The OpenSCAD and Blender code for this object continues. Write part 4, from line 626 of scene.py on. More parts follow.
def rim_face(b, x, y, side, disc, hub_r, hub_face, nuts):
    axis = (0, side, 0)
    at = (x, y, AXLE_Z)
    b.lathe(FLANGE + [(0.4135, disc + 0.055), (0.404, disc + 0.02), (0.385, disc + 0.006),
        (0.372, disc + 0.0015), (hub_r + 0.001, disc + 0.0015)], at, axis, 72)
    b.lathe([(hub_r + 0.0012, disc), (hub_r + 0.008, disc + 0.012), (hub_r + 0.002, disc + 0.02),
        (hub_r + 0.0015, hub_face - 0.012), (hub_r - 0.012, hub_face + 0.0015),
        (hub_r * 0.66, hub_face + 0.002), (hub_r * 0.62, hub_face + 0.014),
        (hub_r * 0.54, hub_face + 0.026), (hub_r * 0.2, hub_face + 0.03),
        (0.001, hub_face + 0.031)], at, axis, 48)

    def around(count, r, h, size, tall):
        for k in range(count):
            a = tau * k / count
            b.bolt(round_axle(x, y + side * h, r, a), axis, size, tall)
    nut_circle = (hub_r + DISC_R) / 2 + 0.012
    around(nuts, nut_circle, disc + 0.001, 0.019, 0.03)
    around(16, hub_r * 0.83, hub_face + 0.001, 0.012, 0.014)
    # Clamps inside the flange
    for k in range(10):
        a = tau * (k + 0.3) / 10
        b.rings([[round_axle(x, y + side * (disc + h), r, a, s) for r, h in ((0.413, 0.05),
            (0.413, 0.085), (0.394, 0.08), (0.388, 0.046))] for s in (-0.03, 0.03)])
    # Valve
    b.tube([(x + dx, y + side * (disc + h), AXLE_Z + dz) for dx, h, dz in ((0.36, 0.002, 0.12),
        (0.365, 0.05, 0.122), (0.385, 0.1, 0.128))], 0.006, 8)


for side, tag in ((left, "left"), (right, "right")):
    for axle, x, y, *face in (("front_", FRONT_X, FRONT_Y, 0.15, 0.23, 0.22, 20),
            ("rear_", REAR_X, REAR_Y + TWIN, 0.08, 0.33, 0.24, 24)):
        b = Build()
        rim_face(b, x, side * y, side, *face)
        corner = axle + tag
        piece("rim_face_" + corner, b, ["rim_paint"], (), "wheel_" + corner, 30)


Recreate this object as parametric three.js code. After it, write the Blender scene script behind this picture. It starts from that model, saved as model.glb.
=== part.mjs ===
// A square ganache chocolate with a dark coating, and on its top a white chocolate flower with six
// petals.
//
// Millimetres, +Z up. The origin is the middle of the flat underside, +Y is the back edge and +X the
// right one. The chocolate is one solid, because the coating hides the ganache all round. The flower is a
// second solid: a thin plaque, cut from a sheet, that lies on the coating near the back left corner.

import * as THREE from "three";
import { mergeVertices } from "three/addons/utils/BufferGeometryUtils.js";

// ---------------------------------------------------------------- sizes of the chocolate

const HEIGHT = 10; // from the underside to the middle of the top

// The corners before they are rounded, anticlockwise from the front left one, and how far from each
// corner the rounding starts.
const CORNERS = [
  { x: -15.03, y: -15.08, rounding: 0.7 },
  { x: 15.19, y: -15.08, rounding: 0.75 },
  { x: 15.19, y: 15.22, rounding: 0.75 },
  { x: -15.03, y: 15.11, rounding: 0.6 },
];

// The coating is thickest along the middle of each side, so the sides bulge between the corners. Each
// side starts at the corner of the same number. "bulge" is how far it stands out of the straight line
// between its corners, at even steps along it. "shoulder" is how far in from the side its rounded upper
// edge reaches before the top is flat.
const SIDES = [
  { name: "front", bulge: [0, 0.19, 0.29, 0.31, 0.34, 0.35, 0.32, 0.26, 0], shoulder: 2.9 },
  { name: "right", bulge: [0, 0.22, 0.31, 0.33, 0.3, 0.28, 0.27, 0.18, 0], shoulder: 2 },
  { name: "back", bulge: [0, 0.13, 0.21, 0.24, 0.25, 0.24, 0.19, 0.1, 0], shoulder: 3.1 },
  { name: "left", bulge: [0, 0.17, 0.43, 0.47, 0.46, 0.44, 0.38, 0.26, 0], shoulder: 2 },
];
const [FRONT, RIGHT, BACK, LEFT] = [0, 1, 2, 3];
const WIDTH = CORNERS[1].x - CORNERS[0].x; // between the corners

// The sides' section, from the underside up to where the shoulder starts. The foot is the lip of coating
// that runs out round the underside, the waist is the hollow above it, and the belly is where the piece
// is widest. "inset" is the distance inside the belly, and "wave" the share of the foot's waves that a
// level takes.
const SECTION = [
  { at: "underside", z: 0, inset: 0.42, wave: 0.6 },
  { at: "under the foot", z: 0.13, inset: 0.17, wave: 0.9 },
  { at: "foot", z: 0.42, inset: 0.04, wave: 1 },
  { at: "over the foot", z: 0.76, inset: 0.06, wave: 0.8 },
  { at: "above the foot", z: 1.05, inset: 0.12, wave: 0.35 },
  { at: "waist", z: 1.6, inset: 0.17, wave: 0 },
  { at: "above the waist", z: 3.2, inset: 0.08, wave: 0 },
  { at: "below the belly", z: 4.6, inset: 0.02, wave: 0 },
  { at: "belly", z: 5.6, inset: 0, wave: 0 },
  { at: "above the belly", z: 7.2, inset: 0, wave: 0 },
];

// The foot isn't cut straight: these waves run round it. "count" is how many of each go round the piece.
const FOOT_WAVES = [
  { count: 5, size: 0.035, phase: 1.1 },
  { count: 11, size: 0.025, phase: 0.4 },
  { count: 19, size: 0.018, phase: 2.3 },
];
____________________
Repeat back the data above, exact to the last character.

== The completed task ==
The OpenSCAD and Blender code for this object continues. Write part 4, from line 626 of scene.py on. More parts follow.
def rim_face(b, x, y, side, disc, hub_r, hub_face, nuts):
    axis = (0, side, 0)
    at = (x, y, AXLE_Z)
    b.lathe(FLANGE + [(0.4135, disc + 0.055), (0.404, disc + 0.02), (0.385, disc + 0.006),
        (0.372, disc + 0.0015), (hub_r + 0.001, disc + 0.0015)], at, axis, 72)
    b.lathe([(hub_r + 0.0012, disc), (hub_r + 0.008, disc + 0.012), (hub_r + 0.002, disc + 0.02),
        (hub_r + 0.0015, hub_face - 0.012), (hub_r - 0.012, hub_face + 0.0015),
        (hub_r * 0.66, hub_face + 0.002), (hub_r * 0.62, hub_face + 0.014),
        (hub_r * 0.54, hub_face + 0.026), (hub_r * 0.2, hub_face + 0.03),
        (0.001, hub_face + 0.031)], at, axis, 48)

    def around(count, r, h, size, tall):
        for k in range(count):
            a = tau * k / count
            b.bolt(round_axle(x, y + side * h, r, a), axis, size, tall)
    nut_circle = (hub_r + DISC_R) / 2 + 0.012
    around(nuts, nut_circle, disc + 0.001, 0.019, 0.03)
    around(16, hub_r * 0.83, hub_face + 0.001, 0.012, 0.014)
    # Clamps inside the flange
    for k in range(10):
        a = tau * (k + 0.3) / 10
        b.rings([[round_axle(x, y + side * (disc + h), r, a, s) for r, h in ((0.413, 0.05),
            (0.413, 0.085), (0.394, 0.08), (0.388, 0.046))] for s in (-0.03, 0.03)])
    # Valve
    b.tube([(x + dx, y + side * (disc + h), AXLE_Z + dz) for dx, h, dz in ((0.36, 0.002, 0.12),
        (0.365, 0.05, 0.122), (0.385, 0.1, 0.128))], 0.006, 8)


for side, tag in ((left, "left"), (right, "right")):
    for axle, x, y, *face in (("front_", FRONT_X, FRONT_Y, 0.15, 0.23, 0.22, 20),
            ("rear_", REAR_X, REAR_Y + TWIN, 0.08, 0.33, 0.24, 24)):
        b = Build()
        rim_face(b, x, side * y, side, *face)
        corner = axle + tag
        piece("rim_face_" + corner, b, ["rim_paint"], (), "wheel_" + corner, 30)


Recreate this object as parametric three.js code. After it, write the Blender scene script behind this picture. It starts from that model, saved as model.glb.
=== part.mjs ===
// A square ganache chocolate with a dark coating, and on its top a white chocolate flower with six
// petals.
//
// Millimetres, +Z up. The origin is the middle of the flat underside, +Y is the back edge and +X the
// right one. The chocolate is one solid, because the coating hides the ganache all round. The flower is a
// second solid: a thin plaque, cut from a sheet, that lies on the coating near the back left corner.

import * as THREE from "three";
import { mergeVertices } from "three/addons/utils/BufferGeometryUtils.js";

// ---------------------------------------------------------------- sizes of the chocolate

const HEIGHT = 10; // from the underside to the middle of the top

// The corners before they are rounded, anticlockwise from the front left one, and how far from each
// corner the rounding starts.
const CORNERS = [
  { x: -15.03, y: -15.08, rounding: 0.7 },
  { x: 15.19, y: -15.08, rounding: 0.75 },
  { x: 15.19, y: 15.22, rounding: 0.75 },
  { x: -15.03, y: 15.11, rounding: 0.6 },
];

// The coating is thickest along the middle of each side, so the sides bulge between the corners. Each
// side starts at the corner of the same number. "bulge" is how far it stands out of the straight line
// between its corners, at even steps along it. "shoulder" is how far in from the side its rounded upper
// edge reaches before the top is flat.
const SIDES = [
  { name: "front", bulge: [0, 0.19, 0.29, 0.31, 0.34, 0.35, 0.32, 0.26, 0], shoulder: 2.9 },
  { name: "right", bulge: [0, 0.22, 0.31, 0.33, 0.3, 0.28, 0.27, 0.18, 0], shoulder: 2 },
  { name: "back", bulge: [0, 0.13, 0.21, 0.24, 0.25, 0.24, 0.19, 0.1, 0], shoulder: 3.1 },
  { name: "left", bulge: [0, 0.17, 0.43, 0.47, 0.46, 0.44, 0.38, 0.26, 0], shoulder: 2 },
];
const [FRONT, RIGHT, BACK, LEFT] = [0, 1, 2, 3];
const WIDTH = CORNERS[1].x - CORNERS[0].x; // between the corners

// The sides' section, from the underside up to where the shoulder starts. The foot is the lip of coating
// that runs out round the underside, the waist is the hollow above it, and the belly is where the piece
// is widest. "inset" is the distance inside the belly, and "wave" the share of the foot's waves that a
// level takes.
const SECTION = [
  { at: "underside", z: 0, inset: 0.42, wave: 0.6 },
  { at: "under the foot", z: 0.13, inset: 0.17, wave: 0.9 },
  { at: "foot", z: 0.42, inset: 0.04, wave: 1 },
  { at: "over the foot", z: 0.76, inset: 0.06, wave: 0.8 },
  { at: "above the foot", z: 1.05, inset: 0.12, wave: 0.35 },
  { at: "waist", z: 1.6, inset: 0.17, wave: 0 },
  { at: "above the waist", z: 3.2, inset: 0.08, wave: 0 },
  { at: "below the belly", z: 4.6, inset: 0.02, wave: 0 },
  { at: "belly", z: 5.6, inset: 0, wave: 0 },
  { at: "above the belly", z: 7.2, inset: 0, wave: 0 },
];

// The foot isn't cut straight: these waves run round it. "count" is how many of each go round the piece.
const FOOT_WAVES = [
  { count: 5, size: 0.035, phase: 1.1 },
  { count: 11, size: 0.025, phase: 0.4 },
  { count: 19, size: 0.018, phase: 2.3 },
];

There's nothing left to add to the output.